The snow was falling more heavily, the wind was picking up, and it was around 1pm. As visibility declined, we ascended. Fortunately, there were no great obstacles to overcome and before long we were standing on a local maxima. We were on Liberty Cap at 1:39 PM. Now we had to navigate in what was quickly becoming a whiteout to the connecting saddle between the top of Curtis Ridge and the summit craters. Jim pointed me in the general direction and we walked into the white. I could only see a few feet and avoided sharp drops by watching the bits of snow I kicked in front of me as I walked. When they started disappearing, I turned. I would walk for a while in a direction and when I got off the bearing Jim would tug the rope to get my attention and point with his axe. This seemed to go on forever in a white world without sight or sound. Between my obstacle avoidance and Jim's compass navigation, we eventually got to a relatively flat area where my altimeter read 13800 feet. It was now 4:30 PM and we had been climbing for fifteen hours. Jim made the excellent call to end the march and setup camp before we were completely spent. At this point we were in enveloped in a ground blizzard and put all our efforts into building shelter. Having read trip reports of disaster resulting from lost and destroyed tents, we worked together to minimize risk. We got the VE25 and the Trango 2 up without problems, anchored them with pickets, and crawled in. Having two stoves, we put one in each tent's vestibule and separately melted snow, made dinner, and went to bed. I was glad I had lugged my fleece pants and down jacked all the way up as I wore them in my bag Friday night.

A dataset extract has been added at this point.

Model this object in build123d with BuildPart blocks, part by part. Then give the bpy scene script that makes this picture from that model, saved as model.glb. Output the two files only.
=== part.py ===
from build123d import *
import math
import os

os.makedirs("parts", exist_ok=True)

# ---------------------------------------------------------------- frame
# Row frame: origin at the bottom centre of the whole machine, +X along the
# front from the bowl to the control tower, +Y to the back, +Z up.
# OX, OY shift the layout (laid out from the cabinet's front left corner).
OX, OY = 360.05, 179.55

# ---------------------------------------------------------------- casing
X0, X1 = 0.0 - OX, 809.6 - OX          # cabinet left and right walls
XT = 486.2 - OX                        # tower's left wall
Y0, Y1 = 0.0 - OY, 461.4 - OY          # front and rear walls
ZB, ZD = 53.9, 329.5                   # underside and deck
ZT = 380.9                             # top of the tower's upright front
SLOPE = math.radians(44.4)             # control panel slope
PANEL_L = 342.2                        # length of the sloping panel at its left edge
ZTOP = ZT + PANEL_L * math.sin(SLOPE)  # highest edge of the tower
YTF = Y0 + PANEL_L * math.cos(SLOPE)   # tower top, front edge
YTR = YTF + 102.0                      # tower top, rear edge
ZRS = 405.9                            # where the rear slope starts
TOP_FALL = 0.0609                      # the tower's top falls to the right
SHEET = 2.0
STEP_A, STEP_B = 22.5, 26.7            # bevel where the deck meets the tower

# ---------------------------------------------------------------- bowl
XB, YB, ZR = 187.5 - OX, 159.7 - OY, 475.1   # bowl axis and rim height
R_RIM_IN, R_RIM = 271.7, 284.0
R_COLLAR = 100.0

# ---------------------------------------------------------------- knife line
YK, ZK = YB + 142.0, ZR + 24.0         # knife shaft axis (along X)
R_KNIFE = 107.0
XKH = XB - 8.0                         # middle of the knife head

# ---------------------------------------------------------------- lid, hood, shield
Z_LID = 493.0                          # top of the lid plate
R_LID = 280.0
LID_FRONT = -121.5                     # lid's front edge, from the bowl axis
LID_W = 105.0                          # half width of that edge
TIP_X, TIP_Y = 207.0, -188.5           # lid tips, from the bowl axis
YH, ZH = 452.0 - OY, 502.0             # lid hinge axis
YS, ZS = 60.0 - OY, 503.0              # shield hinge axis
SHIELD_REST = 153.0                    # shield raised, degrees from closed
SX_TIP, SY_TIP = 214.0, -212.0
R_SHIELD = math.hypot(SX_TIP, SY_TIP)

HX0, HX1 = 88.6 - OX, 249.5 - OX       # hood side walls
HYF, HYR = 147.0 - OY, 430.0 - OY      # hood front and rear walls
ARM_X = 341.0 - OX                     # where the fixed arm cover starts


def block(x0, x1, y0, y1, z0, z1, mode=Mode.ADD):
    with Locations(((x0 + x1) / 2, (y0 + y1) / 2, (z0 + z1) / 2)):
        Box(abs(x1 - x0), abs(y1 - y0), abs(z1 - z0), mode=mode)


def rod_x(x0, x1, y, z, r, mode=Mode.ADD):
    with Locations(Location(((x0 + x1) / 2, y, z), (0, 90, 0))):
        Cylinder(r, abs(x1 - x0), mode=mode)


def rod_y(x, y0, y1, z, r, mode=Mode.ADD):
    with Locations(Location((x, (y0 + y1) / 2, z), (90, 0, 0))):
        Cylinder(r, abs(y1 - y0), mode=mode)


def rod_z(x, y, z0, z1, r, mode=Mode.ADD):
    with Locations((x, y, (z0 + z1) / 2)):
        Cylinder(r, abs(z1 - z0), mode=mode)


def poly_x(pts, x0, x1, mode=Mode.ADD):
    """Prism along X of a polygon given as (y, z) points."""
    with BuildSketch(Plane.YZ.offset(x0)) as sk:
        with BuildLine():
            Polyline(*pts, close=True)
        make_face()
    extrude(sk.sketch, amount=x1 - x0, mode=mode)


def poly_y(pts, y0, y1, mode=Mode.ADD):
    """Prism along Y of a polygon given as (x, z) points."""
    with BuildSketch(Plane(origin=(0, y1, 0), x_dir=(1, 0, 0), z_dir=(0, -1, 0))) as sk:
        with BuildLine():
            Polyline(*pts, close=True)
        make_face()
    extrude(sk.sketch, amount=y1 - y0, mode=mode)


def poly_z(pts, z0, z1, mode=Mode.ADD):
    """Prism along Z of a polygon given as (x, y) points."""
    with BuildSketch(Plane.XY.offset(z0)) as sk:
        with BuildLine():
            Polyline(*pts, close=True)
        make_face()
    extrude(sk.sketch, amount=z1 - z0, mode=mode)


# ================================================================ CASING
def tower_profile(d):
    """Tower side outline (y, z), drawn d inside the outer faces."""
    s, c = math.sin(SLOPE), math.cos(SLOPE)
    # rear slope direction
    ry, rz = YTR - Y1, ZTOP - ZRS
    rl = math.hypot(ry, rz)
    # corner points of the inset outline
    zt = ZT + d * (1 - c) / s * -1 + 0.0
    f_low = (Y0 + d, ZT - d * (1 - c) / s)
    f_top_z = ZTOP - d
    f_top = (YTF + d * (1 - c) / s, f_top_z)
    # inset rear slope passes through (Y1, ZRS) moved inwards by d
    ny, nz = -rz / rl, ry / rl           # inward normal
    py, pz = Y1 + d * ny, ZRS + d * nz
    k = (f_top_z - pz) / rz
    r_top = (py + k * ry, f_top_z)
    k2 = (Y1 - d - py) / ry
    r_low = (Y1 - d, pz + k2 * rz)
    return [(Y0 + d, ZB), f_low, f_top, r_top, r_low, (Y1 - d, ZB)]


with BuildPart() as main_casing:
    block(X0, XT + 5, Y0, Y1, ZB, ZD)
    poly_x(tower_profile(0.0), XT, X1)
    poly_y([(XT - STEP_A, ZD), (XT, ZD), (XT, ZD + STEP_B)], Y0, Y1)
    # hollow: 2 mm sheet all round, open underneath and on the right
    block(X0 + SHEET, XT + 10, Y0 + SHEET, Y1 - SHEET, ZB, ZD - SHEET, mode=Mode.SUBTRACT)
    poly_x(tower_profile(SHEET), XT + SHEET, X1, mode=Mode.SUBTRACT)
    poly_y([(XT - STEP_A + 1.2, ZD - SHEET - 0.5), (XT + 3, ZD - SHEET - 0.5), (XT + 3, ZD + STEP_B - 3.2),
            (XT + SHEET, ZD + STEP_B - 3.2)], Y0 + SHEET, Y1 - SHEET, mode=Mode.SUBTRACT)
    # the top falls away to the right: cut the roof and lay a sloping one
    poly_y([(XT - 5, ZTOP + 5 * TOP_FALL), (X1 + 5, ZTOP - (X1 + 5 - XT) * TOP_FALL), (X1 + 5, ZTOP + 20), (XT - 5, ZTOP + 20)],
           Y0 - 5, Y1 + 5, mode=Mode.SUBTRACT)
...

As my pick scraped at the hard slab under sliding snow I felt tension on the rope. I slowed and the snow continued to pass by me. As soon as it had started, it was over and I was in arrest on the sliding layer, tied to a tensioned rope, with the sound of several tons of sliding snow dumping into the broken crevasse field below.

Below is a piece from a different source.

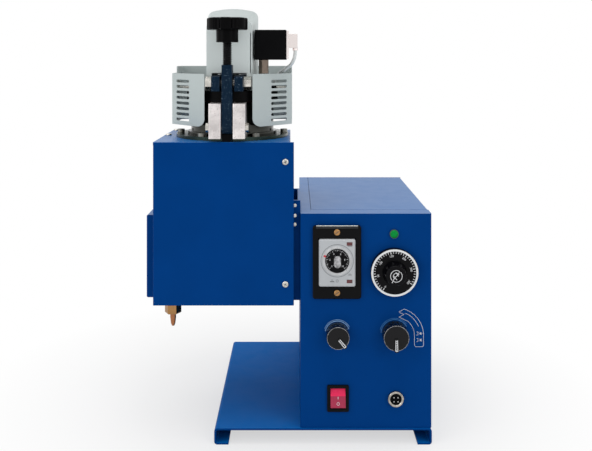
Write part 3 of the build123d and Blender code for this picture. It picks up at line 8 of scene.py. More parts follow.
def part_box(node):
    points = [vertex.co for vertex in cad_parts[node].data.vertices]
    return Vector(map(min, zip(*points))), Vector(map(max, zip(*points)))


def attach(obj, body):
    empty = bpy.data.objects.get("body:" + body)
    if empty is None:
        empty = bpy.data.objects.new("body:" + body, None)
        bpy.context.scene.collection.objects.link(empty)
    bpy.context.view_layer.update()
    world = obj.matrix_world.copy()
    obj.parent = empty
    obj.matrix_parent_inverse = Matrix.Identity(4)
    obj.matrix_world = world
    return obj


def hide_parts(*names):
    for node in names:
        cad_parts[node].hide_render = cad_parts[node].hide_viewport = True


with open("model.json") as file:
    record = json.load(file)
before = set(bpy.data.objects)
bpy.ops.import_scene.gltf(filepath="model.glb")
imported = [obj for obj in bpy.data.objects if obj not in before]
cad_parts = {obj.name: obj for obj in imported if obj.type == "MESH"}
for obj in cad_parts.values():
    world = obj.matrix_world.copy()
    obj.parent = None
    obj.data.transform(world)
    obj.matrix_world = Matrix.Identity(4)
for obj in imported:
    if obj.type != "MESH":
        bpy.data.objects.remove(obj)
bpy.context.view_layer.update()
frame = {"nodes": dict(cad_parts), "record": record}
MM = 0.001


# Materials

LIGHTEST_LIFT = 0.002
SPECK_EDGE = 0.03
LEAST_ROUGHNESS = 0.02
GLOSS_PER_PATCH = 3
COAT_ROUGHNESS = 0.08


def new_material(name):
    mat = bpy.data.materials.new(name)
    mat.use_nodes = True
    return mat, mat.node_tree, mat.node_tree.nodes["Principled BSDF"]


def coords(tree):
    return tree.nodes.new("ShaderNodeTexCoord").outputs["Object"]


def noise(tree, vector, scale, detail, rough=0.5, stretch=None):
    if stretch:
        mapping = tree.nodes.new("ShaderNodeMapping")
        mapping.inputs["Scale"].default_value = stretch
        tree.links.new(vector, mapping.inputs["Vector"])
        vector = mapping.outputs["Vector"]
    node = tree.nodes.new("ShaderNodeTexNoise")
    node.inputs["Scale"].default_value = scale
    node.inputs["Detail"].default_value = detail
    node.inputs["Roughness"].default_value = rough
    tree.links.new(vector, node.inputs["Vector"])
    return node.outputs["Fac"]


def spread(tree, value, low, high, start=0.3, end=0.7):
    """Maps start..end of a value to low..high."""
    node = tree.nodes.new("ShaderNodeMapRange")
    node.inputs["From Min"].default_value = start
    node.inputs["From Max"].default_value = end
    node.inputs["To Min"].default_value = low
    node.inputs["To Max"].default_value = high
    tree.links.new(value, node.inputs["Value"])
    return node.outputs["Result"]


def two_tone(tree, value, first, second, start=0.3, end=0.7):
    node = tree.nodes.new("ShaderNodeValToRGB")
    node.color_ramp.elements[0].position = start
    node.color_ramp.elements[0].color = (*first, 1)
    node.color_ramp.elements[1].position = end
    node.color_ramp.elements[1].color = (*second, 1)
    tree.links.new(value, node.inputs["Fac"])
    return node.outputs["Color"]


def bump(tree, height, distance, soft_edge):
    """A fine surface, with edges that are rounded for the light alone."""
    node = tree.nodes.new("ShaderNodeBump")
    node.inputs["Distance"].default_value = distance
    tree.links.new(height, node.inputs["Height"])
    if soft_edge:
        bevel = tree.nodes.new("ShaderNodeBevel")
        bevel.samples = 4
        bevel.inputs["Radius"].default_value = soft_edge
        tree.links.new(bevel.outputs["Normal"], node.inputs["Normal"])
    return node.outputs["Normal"]


def on_top(tree, upright, top, start=0.5, end=0.9):
    """One value on upright faces and another on faces that look up."""
    parts = tree.nodes.new("ShaderNodeSeparateXYZ")
    tree.links.new(tree.nodes.new("ShaderNodeTexCoord").outputs["Normal"], parts.inputs[0])
    return spread(tree, parts.outputs["Z"], upright, top, start, end)


def blend(tree, mask, under, over):
    """Another colour laid over the first where the mask is 1."""
    mix = tree.nodes.new("ShaderNodeMix")
    mix.data_type = "RGBA"
    mix.inputs["B"].default_value = (*over, 1)
    tree.links.new(mask, mix.inputs["Factor"])
    tree.links.new(under, mix.inputs["A"])
    return mix.outputs["Result"]


def surface(name, color, roughness, metallic=0.0, vary=0.06, grain=(900, 0.00002), patch=18,
            specular=0.5, coat=0.0, stretch=None, soft_edge=0.0004, specks=None, rough_vary=0.08,
            top_specular=None, top_painted_light=None, top_range=(0.5, 0.9)):
    """Colour drift, uneven gloss and a fine surface, all from noise in the object's own space.

    patch is the scale of the drift, vary its strength, grain the scale and height of the fine surface,
    and specks the scale, threshold and colour of small spots. The top_ values hold on faces that look up;
    the top colour paints light or shade on those faces, lighter or darker for how the light falls on them.
    """
    mat, tree, shader = new_material(name)
    place = coords(tree)
    drift = noise(tree, place, patch, detail=4.0, rough=0.55)
    dark = [c * (1 - vary) for c in color]
    light = [min(1.0, c * (1 + vary) + vary * LIGHTEST_LIFT) for c in color]
    tone = two_tone(tree, drift, dark, light)
    if specks:
        size, amount, shade = specks
        spots = noise(tree, place, size, detail=2.0)
        tone = blend(tree, spread(tree, spots, 0.0, 1.0, amount, amount + SPECK_EDGE), tone, shade)
    # Painted light: faces that look up get another colour, lighter or darker for how the light falls on
    # them
    if top_painted_light:
        tone = blend(tree, on_top(tree, 0.0, 1.0, *top_range), tone, top_painted_light)
    tree.links.new(tone, shader.inputs["Base Color"])
    gloss = noise(tree, place, patch * GLOSS_PER_PATCH, detail=3.0, rough=0.6, stretch=stretch)
    smoothest = max(LEAST_ROUGHNESS, roughness - rough_vary)
    roughest = min(1.0, roughness + rough_vary)
    tree.links.new(spread(tree, gloss, smoothest, roughest), shader.inputs["Roughness"])
    grain_scale, grain_height = grain
    fine_grain = noise(tree, place, grain_scale, detail=2.0, stretch=stretch)
    tree.links.new(bump(tree, fine_grain, grain_height, soft_edge), shader.inputs["Normal"])
    shader.inputs["Metallic"].default_value = metallic
    shader.inputs["Specular IOR Level"].default_value = specular
    if top_specular:
        tree.links.new(on_top(tree, specular, top_specular), shader.inputs["Specular IOR Level"])
    shader.inputs["Coat Weight"].default_value = coat
    shader.inputs["Coat Roughness"].default_value = COAT_ROUGHNESS
    return mat


def print_and_painted_light(name, color, roughness=0.4, vary=0.3, patch=200):
    """Ink on a panel or a dial, and the same flat finish for marks of painted reflection and painted
    shade.
    """
    return surface(name, color, roughness, vary=vary, grain=(2500, 0.00001), patch=patch, soft_edge=0.0)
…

Saturday morning I woke up to a headache, the sound of high winds and blowing snow, and a Jennifer Lopez lower lip. We were still in a whiteout. As I dug around for my Advil, Jim jumped out and started shoveling out the Trango 2. The vestibules had nearly completely collapsed from blown snow, and one side was drifted up pretty well, but both tents had held out. As I was getting my gear on, I heard “Blue Sky!!”. Jim was seeing breaks in the weather and we would be able to confirm our location. I joined him as the clouds were intermittently breaking. As Jim, John, and Jessica broke camp, I hiked over to a saddle which turned out to be our destination from the evening before which we had missed by only a few hundred feet. Knowing that we might loose visibility again and still had to negotiate the Emmons-Winthrop Glacier route (which we had not ascended and were unfamiliar with), we got moving as quickly as we could. However, because we slept in after our long summit day, we didn't leave camp until 10 AM. I could see the clouds below, blanketing the region in growing cumulus threats. We roped into one team, headed for the saddle, and decided to head down a depression to the east (very bad call).
“PUT IN A PICKET!! PUT IN A PICKET!!” I yelled as I grabbed one from the side of my pack, whipped it over my head, jabbed it in, and clipped it directly to my harness in about one quarter of a second. “ARE YOU OKAY!?! IS EVERYONE OKAY!?!” was answered by three confirmations. We were okay.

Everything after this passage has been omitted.